Smart girls, brave young men, evil spies, and the manners and mores of Regency England combine to make this a delight. It is a great read for those who love YA novels and romantic adventure
stories set in the Regency era. I loved that Baldwin included an author's note delineating where her historical fiction diverged from the actual historical record.

I read this because I picked up an arc of Refuge for Masterminds and discovered it was the third in the series. Unfortunately my box of treasures shipped home from ALA has never arrived : (    

Published by Tor Teen 2015

Wednesday, February 15, 2017

Flying by Carrie Jones


Cheerleader vs. Aliens. Mara is small, ethnic looking, and the flyer for her cheerleading team. She has two best friends, Seppie who is also a cheerleader and Lyle the gorgeous, athletic, nerd next door. When Mara sees her crush seemingly being kidnapped at a game she rushes into the locker room to save him and discovers he is actually an acid spewing alien! Meanwhile both her parents go missing and she and Lyle have to run for their lives.
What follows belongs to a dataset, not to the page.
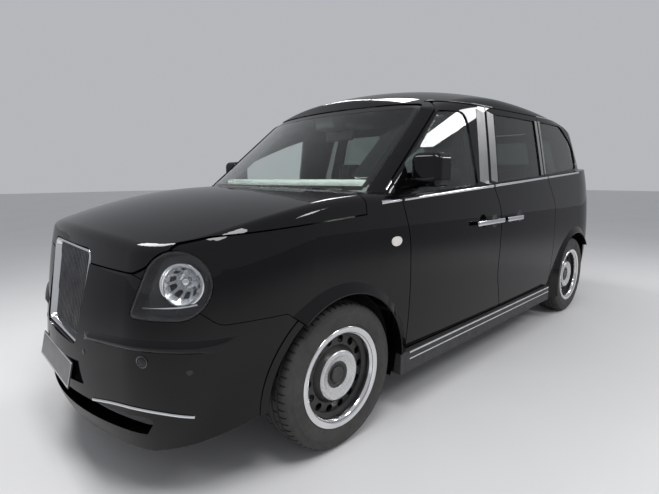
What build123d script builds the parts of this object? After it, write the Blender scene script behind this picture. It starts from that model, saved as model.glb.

This is a fun read with great action. Readalikes are Gini Koch's Aliens series and the movie Men in Black.

Published by Tor Teen

Friday, February 10, 2017

The One-Eyed Judge by Michael Ponsor


Judge Posner's second novel featuring western Massachusetts  federal judge David Norcross delves into the trial of an Amherst professor, Sidney Cranmer, who is charged with obtaining and possessing child pornography. Cranmer's scholarly passion is Charles Dodgson, who wrote Alice's Adventures in Wonderland using the pseudonym of Lewis Carroll and was rumored to be a pedophile. Claire Lindemann, Norcross's love interest and a colleague of Cranmer is sure he has been wrongly accused and she works with the professors student intern whose own love life may have a bearing on the case. While the case drags on, David's life is complicated by a family tragedy that brings his two young nieces into his household. 

The great appeal in Posner's legal thrillers is not action but rather the examination of law and how it is administered. His sympathetic characters are thoughtful and examine ethics as well as law but the miscreants are not nearly as well developed. All in all this is an entertaining and thought provoking read.